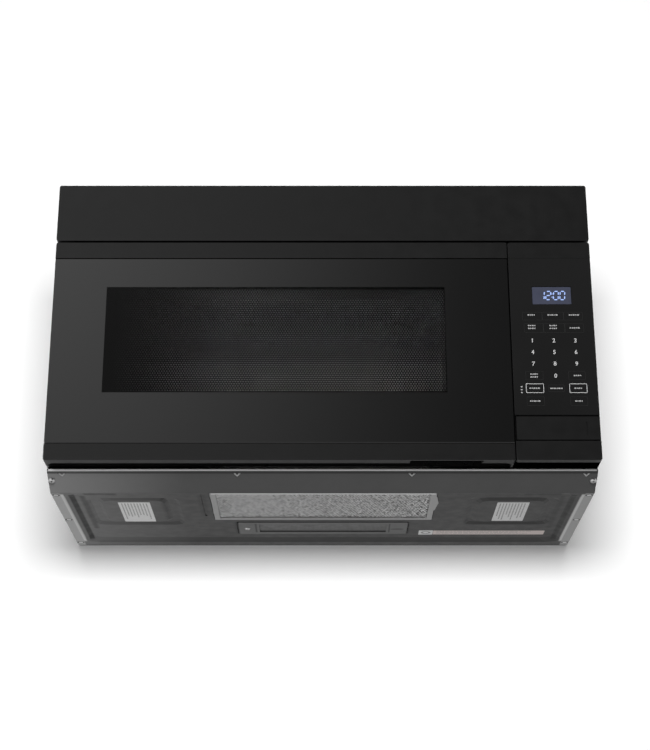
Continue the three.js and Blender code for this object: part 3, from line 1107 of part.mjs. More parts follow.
// Expanded aluminium: staggered diamond openings in a flat sheet held in the frame's groove.
function greaseMesh() {
  const f = FILTER;
  const z0 = PAN_FLOOR - 1.5 + 2 + CLEAR;
  const inset = 2 + CLEAR;
  const sheet = outline([[f.x0 + inset, f.y0 + inset], [f.x1 - inset, f.y0 + inset],
    [f.x1 - inset, f.y1 - inset], [f.x0 + inset, f.y1 - inset]]);
  const px = (f.x1 - f.x0 - 2 * f.rim - 4) / LATTICE.cols;
  const py = (f.y1 - f.y0 - 2 * f.rim - 2) / LATTICE.rows;
  for (let j = 0; j < 2 * LATTICE.rows - 1; j++) {
    const shifted = j % 2;
    for (let i = 0; i < LATTICE.cols - shifted; i++) {
      const x = f.x0 + f.rim + 2 + (i + 0.5 + shifted / 2) * px;
      const y = f.y0 + f.rim + 1 + (j + 1) * py / 2;
      const [w, h] = [px / 2 - LATTICE.strand, py / 2 - LATTICE.strand];
      const hole = new THREE.Path();
      hole.moveTo(x - w, y).lineTo(x, y - h).lineTo(x + w, y).lineTo(x, y + h).closePath();
      sheet.holes.push(hole);
    }
  }
  return prism(sheet, 'z', z0, z0 + f.thick - 4 - 2 * CLEAR);
}

function lampCover() {
  const c = LAMP_COVER;
  const l = LAMP_LENS;
  const z0 = PAN_FLOOR - 1;
  const plate = prism(roundedRect(c.x0, c.x1, c.y0, c.y1, 3), 'z', z0, z0 + c.wall, 2);
  const rim = block(l.x0 - 2, l.x1 + 2, l.y0 - 2, l.y1 + 2, z0, z0 + 6);
  const lensBay = block(l.x0 - CLEAR, l.x1 + CLEAR, l.y0 - CLEAR, l.y1 + CLEAR, z0 + 1.5, z0 + 7);
  const window = block(l.x0 + 3, l.x1 - 3, l.y0 + 3, l.y1 - 3, z0 - 1, z0 + 7);
  const screw = rod('z', c.x0 + 14, (c.y0 + c.y1) / 2, 2.2, z0 - 1, z0 + 3, 8);
  const tabs = hangers(c.x1, 1, [c.y0 + 12, c.y1 - 12]);
  const risers = [c.y0 + 12, c.y1 - 12].map((y) => block(
    c.x1 - 4, c.x1 - 1, y - TAB.width / 2, y + TAB.width / 2, z0, SHEET_TOP + CLEAR + TAB.thick));
  return join(cut(join(plate, rim), lensBay, window, screw), ...tabs, ...risers);
}

function lampLens() {
  const l = LAMP_LENS;
  const z0 = PAN_FLOOR - 1 + 1.5 + CLEAR;
  return block(l.x0, l.x1, l.y0, l.y1, z0, z0 + l.thick);
}

const LAMP_HOUSING = {
  x0: LAMP_COVER.x0 - 9, x1: LAMP_COVER.x1 + 14.5, y0: LAMP_COVER.y0 - 8, y1: LAMP_COVER.y1 + 8, top: 14,
};
const COOKTOP_LAMP = { z: 1, socket: 10, x0: -80, x1: -45, foot: [-75, -50], bulb: -46 };

function lampHousing() {
  const h = LAMP_HOUSING;
  const z0 = SHEET_TOP + CLEAR;
  const box = block(h.x0, h.x1, h.y0, h.y1, z0, h.top);
  const inside = block(h.x0 + SHEET, h.x1 - SHEET, h.y0 + SHEET, h.y1 - SHEET, z0 - 1, h.top - SHEET);
  const ear = (x0, x1) => block(x0, x1, h.y0 + 20, h.y1 - 20, z0, z0 + SHEET);
  return join(cut(box, inside), ear(h.x0 - 12, h.x0 + 0.5), ear(h.x1 - 0.5, h.x1 + 12));
}

function cooktopLamp() {
  const h = LAMP_HOUSING;
  const y = (h.y0 + h.y1) / 2;
  const l = COOKTOP_LAMP;
  const socket = rod('x', y, l.z, l.socket, l.x0, l.x1, 14);
  const foot = block(...l.foot, y - 8, y + 8, l.z + 4, h.top - SHEET - CLEAR);
  const bulb = revolve([[0, 0], [6, 0], [7, 10], [9.5, 24], [9, 36], [5.5, 42], [0, 44]], 14)
    .rotate(0, 90, 0).translate(l.bulb, y, l.z);
  return join(socket, foot, bulb);
}

// ---- small pieces on the cavity roof and the casing ----
const CUTOUT = { x: -160, y: 124, radius: 7, tall: 9, plate: [12, 6], tags: 10 };

function thermalCutout() {
  const c = CUTOUT;
  const z = DECK.z;
  const plate = block(c.x - c.plate[0], c.x + c.plate[0], c.y - c.plate[1], c.y + c.plate[1], z, z + 1);
  const tags = block(c.x - 1, c.x + 1, c.y - c.tags, c.y + c.tags, z + 4, z + c.tall - 1);
  return join(plate, rod('z', c.x, c.y, c.radius, z, z + c.tall, 12), tags);
}

// A small board on four posts, with a choke coil, a film capacitor and a fuse on its stand.
const NOISE_BOARD = { x: CAVITY.right + 7, y: 150, w: 88, d: 64, lift: 6, thick: 1.6, inset: 4 };

function noiseFilter() {
  const b = NOISE_BOARD;
  const z = DECK.z + b.lift;
  const top = z + b.thick - 0.2;
  const board = block(b.x, b.x + b.w, b.y, b.y + b.d, z, z + b.thick);
  const posts = [];
  for (const x of [b.x + b.inset, b.x + b.w - b.inset]) {
    for (const y of [b.y + b.inset, b.y + b.d - b.inset]) {
      posts.push(rod('z', x, y, 3, DECK.z, z + 0.5, 8));
    }
  }
  const coil = tube('z', b.x + 28, b.y + b.d / 2, 14, 7, top, top + 15, 12);
  const film = block(b.x + 52, b.x + 78, b.y + 12, b.y + 26, top, top + 16);
  const fuse = rod('y', b.x + 66, top + 5, 3.5, b.y + 36, b.y + 56, 8);
  const stand = block(b.x + 64, b.x + 68, b.y + 38, b.y + 54, top, top + 5);
  return join(board, ...posts, coil, film, fuse, stand);
}

function bayShelf() {
  const [x0, x1] = [CAVITY.right + CAVITY_WALL + CLEAR, CASE_HALF - SHEET - CLEAR];
  const top = DECK.z - CLEAR;
  const line = [[x0, top - 13], [x0, top], [x1, top], [x1, top - 13]];
  return prism(bentSheet(line, -SHEET), 'y', NOISE_BOARD.y - 30, NOISE_BOARD.y + 150);
}

function cordGland() {
  const g = CORD_HOLE;
  const top = FRONT_HEIGHT;
  const r = g.radius - CLEAR;
  const under = top - SHEET - CLEAR;
  return revolve([[9, top - 7], [r + 4, top - 7], [r + 4, under], [r, under], [r, top],
    [11, top], [9, top - 2], [9, top - 7]], g.sides).translate(g.x, g.y, 0);
}

// ---- the assembly ----
const door = new THREE.Group();
const tableDrive = new THREE.Group();
const hood = new THREE.Group();
const generator = new THREE.Group();
part.add(door, tableDrive, hood, generator);

node('base_pan', basePan(), blackPaint());
node('outer_cover', outerCover(), blackPaint());
node('rear_panel', rearPanel(), zinc());
node('rear_vent_cover', rearVentCover(), zinc());
node('vent_panel', ventPanel(), blackPlastic());
node('oven_cavity', ovenCavity(), enamel());
node('cord_gland', cordGland(), blackPlastic());
node('hinge_lower', lowerHinge(), zinc());
node('hinge_upper', upperHinge(), zinc());

node('control_bezel', controlBezel(), blackPlastic());
node('keypad_overlay', keypadOverlay(), glossGlass());
node('display_lens', displayLens(), finish(0x3c3e4b, 0.1));
node('access_strip', accessStrip(), blackPlastic());
node('control_board', controlBoard(), finish(0x2f5d3a, 0.6));
node('display_module', displayModule(), finish(0x22242c, 0.5));

node('door_frame', doorFrame(), blackPlastic(), door);
node('door_glass', doorGlass(), glossGlass(), door);
node('door_screen', doorScreen(), blackPaint(), door);
node('door_choke', doorChoke(), zinc(), door);
node('choke_cover', chokeCover(), blackPlastic(), door);
node('latch_lever', latchLever(), whitePlastic(), door);
node('latch_spring', latchSpring(), zinc(), door);
node('latch_board', latchBoard(), whitePlastic());
for (let i = 0; i < SWITCH.z.length; i++) {
  node(`interlock_switch_${i + 1}`, interlockSwitch(i), blackPlastic());
}

node('glass_tray', glassTray(), finish(0xcfdcda, 0.05), tableDrive);
node('drive_coupler', driveCoupler(), whitePlastic(), tableDrive);
node('turntable_motor', turntableMotor(), zinc(), tableDrive);
node('roller_ring', rollerRing(), whitePlastic(), tableDrive);
for (let i = 0; i < ROLLER.count; i++) {
  node(`roller_${i + 1}`, roller(i), whitePlastic(), tableDrive);
}

node('bay_floor', bayFloor(), zinc(), generator);
node('bay_shelf', bayShelf(), zinc(), generator);
node('waveguide', waveguide(), zinc(), generator);
node('waveguide_cover', waveguideCover(), finish(0xc9bfa4, 0.6), generator);
node('magnetron', magnetron(), zinc(), generator);
node('hv_transformer', transformer(), finish(0x6a5a4c, 0.6, 0.4), generator);
node('hv_capacitor', capacitor(), zinc(), generator);
node('capacitor_strap', capacitorStrap(), zinc(), generator);
node('hv_diode', highVoltageDiode(), blackPlastic(), generator);
node('cooling_fan', fanRotor(), blackPlastic(), generator);
node('fan_shroud', fanShroud(), zinc(), generator);
node('fan_motor', fanMotor(), copper(), generator);
node('cavity_lamp', cavityLamp(), whitePlastic(), generator);
node('noise_filter', noiseFilter(), finish(0x8a7a3a, 0.6), generator);
node('thermal_cutout', thermalCutout(), zinc(), generator);

node('blower_housing', blowerHousing(), zinc(), hood);
node('blower_motor', blowerMotor(), zinc(), hood);
node('blower_shaft', blowerShaft(), zinc(), hood);
node('blower_wheel_left', blowerWheel(-1), blackPlastic(), hood);
node('blower_wheel_right', blowerWheel(1), blackPlastic(), hood);
node('charcoal_filter', charcoalFilter(), finish(0x1b1b1b, 0.9), hood);
node('grease_filter_frame', greaseFrame(), finish(0xc8cacc, 0.35, 0.9), hood);
node('grease_filter_mesh', greaseMesh(), finish(0xb8babc, 0.4, 0.9), hood);
node('lamp_cover', lampCover(), blackPaint(), hood);
node('lamp_lens', lampLens(), finish(0x8f9496, 0.2), hood);
node('lamp_housing', lampHousing(), zinc(), hood);
node('cooktop_lamp', cooktopLamp(), finish(0xeeeae0, 0.2), hood);

part.position.set(0, -DEPTH, -(FRONT_HEIGHT - PAN_DROP) / 2);
const placed = new THREE.Group();
placed.add(part);

export default placed;
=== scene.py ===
"""Looks of the over the range microwave: materials, printed keypad, filter mesh, stickers and screws.

Places are written in millimetres in the bench frame (X right, Y back from the door's face,
Z up from the door's lower edge) and turned into the frame's metres by at().
"""
import math
import random

import bmesh
import bpy
from mathutils import Matrix, Vector


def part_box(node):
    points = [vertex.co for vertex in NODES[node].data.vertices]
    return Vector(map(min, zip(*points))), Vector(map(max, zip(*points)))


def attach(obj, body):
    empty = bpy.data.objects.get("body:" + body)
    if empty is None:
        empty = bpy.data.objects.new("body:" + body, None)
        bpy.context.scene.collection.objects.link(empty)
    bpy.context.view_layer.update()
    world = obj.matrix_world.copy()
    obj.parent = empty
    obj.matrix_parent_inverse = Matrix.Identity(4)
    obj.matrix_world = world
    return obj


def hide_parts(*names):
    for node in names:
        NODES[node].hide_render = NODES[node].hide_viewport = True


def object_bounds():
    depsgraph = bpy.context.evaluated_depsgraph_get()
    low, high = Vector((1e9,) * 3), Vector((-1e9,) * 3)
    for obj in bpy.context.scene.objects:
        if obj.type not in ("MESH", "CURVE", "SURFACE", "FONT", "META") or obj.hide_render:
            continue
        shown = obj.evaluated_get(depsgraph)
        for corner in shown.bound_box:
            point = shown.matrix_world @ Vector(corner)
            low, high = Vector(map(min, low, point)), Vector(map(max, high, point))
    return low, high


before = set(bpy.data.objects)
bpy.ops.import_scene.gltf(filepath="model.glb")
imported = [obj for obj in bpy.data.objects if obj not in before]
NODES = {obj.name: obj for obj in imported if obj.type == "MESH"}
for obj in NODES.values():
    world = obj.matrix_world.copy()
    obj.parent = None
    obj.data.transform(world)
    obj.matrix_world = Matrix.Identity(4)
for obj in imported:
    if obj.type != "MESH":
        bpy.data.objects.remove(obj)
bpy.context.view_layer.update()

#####

» **Directive**:
Each line from the one containing "obj.parent = None" to the end of the listing above should be copied exactly, and nothing else.

» **Task result**:
    obj.parent = None
    obj.data.transform(world)
    obj.matrix_world = Matrix.Identity(4)
for obj in imported:
    if obj.type != "MESH":
        bpy.data.objects.remove(obj)
bpy.context.view_layer.update()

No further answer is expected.